Provide for students who finish early/quickly:

This is an important aspect of planning that I have often seen neglected in many classrooms that I have worked in, therefore, I am aware of the importance of this step in my planning. Providing for students who finish quickly must also be combined with listening actively, as active listening works as an embedded assessment that reveals the student’s thinking by asking “how” and “why” and encouraging the testing of ideas.

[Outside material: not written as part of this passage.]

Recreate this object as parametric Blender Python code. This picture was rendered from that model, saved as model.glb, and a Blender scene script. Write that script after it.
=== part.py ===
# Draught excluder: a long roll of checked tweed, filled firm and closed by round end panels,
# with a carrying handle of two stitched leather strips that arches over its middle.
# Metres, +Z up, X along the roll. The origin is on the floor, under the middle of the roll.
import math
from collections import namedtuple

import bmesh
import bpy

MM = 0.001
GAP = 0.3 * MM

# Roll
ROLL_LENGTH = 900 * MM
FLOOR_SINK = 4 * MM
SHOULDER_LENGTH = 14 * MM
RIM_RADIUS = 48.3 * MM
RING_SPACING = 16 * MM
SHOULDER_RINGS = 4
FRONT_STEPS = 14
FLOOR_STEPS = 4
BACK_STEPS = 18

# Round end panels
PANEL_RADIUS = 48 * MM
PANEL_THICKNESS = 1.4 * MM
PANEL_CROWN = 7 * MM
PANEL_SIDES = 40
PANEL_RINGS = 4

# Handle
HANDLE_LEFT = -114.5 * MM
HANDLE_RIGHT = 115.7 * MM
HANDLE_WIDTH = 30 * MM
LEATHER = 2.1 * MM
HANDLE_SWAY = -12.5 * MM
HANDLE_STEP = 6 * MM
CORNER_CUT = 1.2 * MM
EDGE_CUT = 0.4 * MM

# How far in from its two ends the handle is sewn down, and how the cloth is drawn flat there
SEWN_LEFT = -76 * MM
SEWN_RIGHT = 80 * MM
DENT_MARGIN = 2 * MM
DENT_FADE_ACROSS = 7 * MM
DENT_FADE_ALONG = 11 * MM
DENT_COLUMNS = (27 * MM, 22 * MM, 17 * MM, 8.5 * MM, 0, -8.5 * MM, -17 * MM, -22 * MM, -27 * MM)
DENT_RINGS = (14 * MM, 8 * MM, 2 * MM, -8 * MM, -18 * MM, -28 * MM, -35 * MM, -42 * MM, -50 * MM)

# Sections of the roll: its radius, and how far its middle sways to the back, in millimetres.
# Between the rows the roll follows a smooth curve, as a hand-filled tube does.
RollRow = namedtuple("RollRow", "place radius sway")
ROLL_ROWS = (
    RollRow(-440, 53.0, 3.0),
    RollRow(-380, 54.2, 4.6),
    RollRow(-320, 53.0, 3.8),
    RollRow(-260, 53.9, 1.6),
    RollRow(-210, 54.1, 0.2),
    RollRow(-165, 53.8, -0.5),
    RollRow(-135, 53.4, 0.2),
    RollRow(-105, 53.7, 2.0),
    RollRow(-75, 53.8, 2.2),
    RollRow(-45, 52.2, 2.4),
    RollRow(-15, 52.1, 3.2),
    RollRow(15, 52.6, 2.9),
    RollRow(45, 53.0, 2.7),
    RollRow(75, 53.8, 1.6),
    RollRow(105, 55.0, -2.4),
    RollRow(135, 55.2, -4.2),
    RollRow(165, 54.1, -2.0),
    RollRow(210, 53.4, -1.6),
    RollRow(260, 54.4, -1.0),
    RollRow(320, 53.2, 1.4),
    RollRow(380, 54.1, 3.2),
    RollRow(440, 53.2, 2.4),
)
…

The teacher’s role is crucial in assisting the student who finishes quickly to go beyond the simple solution of the problem/task at hand and extend the task to make it more challenging to those students. This is also a differentiation aspect, as we are to meet the needs of all of our students. The teacher can encourage further exploration by scaffolding questions such as “What if you tried…?” or asking the student validate their solution by asking “Would the same idea/method work for…?”. The teacher can also encourage students who have completed the task early to try to define characteristics or rule construction: “Suppose that you tried to find…” or “Can you find another way to solve this?” These types of scaffolded inquiries work as “hooks” to re-engage the student to go further in their problem-solving task.


After:

Inclusion of all learners!

Summarizing ideas without passing judgment and listing hypotheses that have arisen from students’ discussions is my favorite “after” activity, for I feel that it is through discussion and multiple perspectives that we begin to construct our own ideas and understanding. The subsequent testing of hypotheses will then engage the students in the dynamic nature of mathematical investigation: the doing of mathematics!

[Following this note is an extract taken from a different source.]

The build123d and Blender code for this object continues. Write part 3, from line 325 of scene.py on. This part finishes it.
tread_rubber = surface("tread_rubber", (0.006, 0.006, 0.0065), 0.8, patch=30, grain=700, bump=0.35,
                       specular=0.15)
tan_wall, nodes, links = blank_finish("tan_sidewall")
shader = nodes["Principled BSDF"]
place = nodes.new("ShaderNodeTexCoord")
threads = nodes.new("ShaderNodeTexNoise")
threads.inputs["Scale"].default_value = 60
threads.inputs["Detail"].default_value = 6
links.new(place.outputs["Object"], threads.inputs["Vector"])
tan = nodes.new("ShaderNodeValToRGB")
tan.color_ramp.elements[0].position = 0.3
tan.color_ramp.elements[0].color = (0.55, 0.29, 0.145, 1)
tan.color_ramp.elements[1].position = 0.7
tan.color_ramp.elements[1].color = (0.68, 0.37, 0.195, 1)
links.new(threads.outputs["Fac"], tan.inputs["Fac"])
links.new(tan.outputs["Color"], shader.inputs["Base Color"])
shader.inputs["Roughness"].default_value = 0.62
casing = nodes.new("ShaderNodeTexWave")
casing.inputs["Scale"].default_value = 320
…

All too often I find that elementary mathematics instruction conveys a didactic message of right or wrong ways of solving a problem and the great hunt for the “right answer”, leaving out the exploration of ideas and multiple approaches. This type of instruction inherently excludes a percentage of students in any given group: those who did not share the instructor’s viewpoint or other students’ methodology. I see this learning environment as detrimental to the creative thinking process which is the basis of learning. We not only exclude those students who have not grasped the teacher’s idea, but we simultaneously snuff out any spark of creative individual or group ideas.

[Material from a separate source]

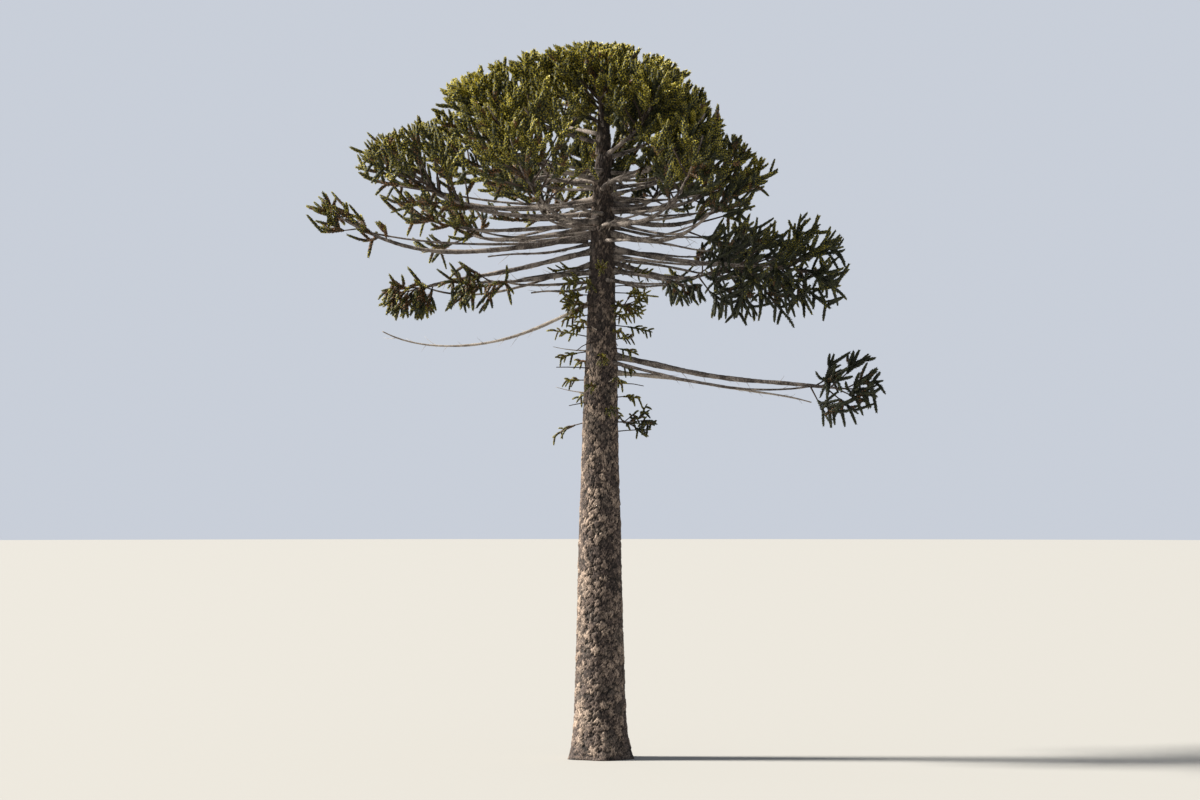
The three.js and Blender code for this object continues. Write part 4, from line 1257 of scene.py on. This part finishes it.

It is through the active listening process and the acknowledging of multiple perspectives and strategies that we, as teachers, establish an atmosphere where students are willing to explore ideas and test problem-solving strategies without risking judgment or exclusion. This is the prerequisite learning environment that we must establish through our classroom management and modeling. Unfortunately, many of our students will have expectations of math instruction as being teacher-based and will be hesitant to feel free to fully explore their own problem-solving ideas. Instruction must be anchored in the students’ ideas and understanding. We explore what our students know in each unit’s introductory lessons, using these activities as embedded assessments for planning our problem-solving-based lessons and units. Thusly, students learning of mathematics is actively constructed via problem-solving and de-construction and re-construction of their existing conceptual knowledge and understanding. Teaching is then full integrated with the students’ learning process.

Sunday, February 3, 2008

Discussing math concepts

I have always been fascinated by listening to young children explain concepts of regrouping and trying to grasp their understanding of our base ten system. Our readings, the video clips, and in-class discussion have all underscored the importance of the discussion of mathematical processes for me. I feel that way too much emphasis is put upon the omnipotent one and only correct answer, as opposed to the process itself. I feel that it is through our understanding of a student’s processes and conceptual knowledge that we can gain insight into misunderstanding and/or mis-connected ‘discrete’ concepts that underlie a student’s poor understanding of a big idea or concept. Hundreds of worksheet problems cannot tap into a conceptual misunderstanding or lack of understanding if the ‘right answers’ are all that are asked for by the assessment tool. Through conversation and dialogue, we negotiate our mathematical understanding and question the reasons why we need to find efficient problem-solving methods and tools. The process of sharing and comparing methods and ideas is the journey to a deeper, more integral understanding of a technique or concept. This personal realization leads me to question why we do not spend more time on this aspect of teaching elementary mathematics. By understanding exactly what our students’ conceptual understanding is based upon, we can then truly connect to their prior knowledge and build cognitive networks of mathematical meaning that make sense to them in a real-world context. Knowing how to calculate a correct answer using a traditional algorithm is not an accurate predictor of a student’s ability to apply a mathematical concept in their daily life. I wonder why we do not explore other number base systems and concepts at the elementary level in order to develop the ‘template’ of numerical base systems. It seems as though base systems are not explored until middle school and algebra-level coursework. Why do we wait so long to play with the concept of bases and pattern repetition?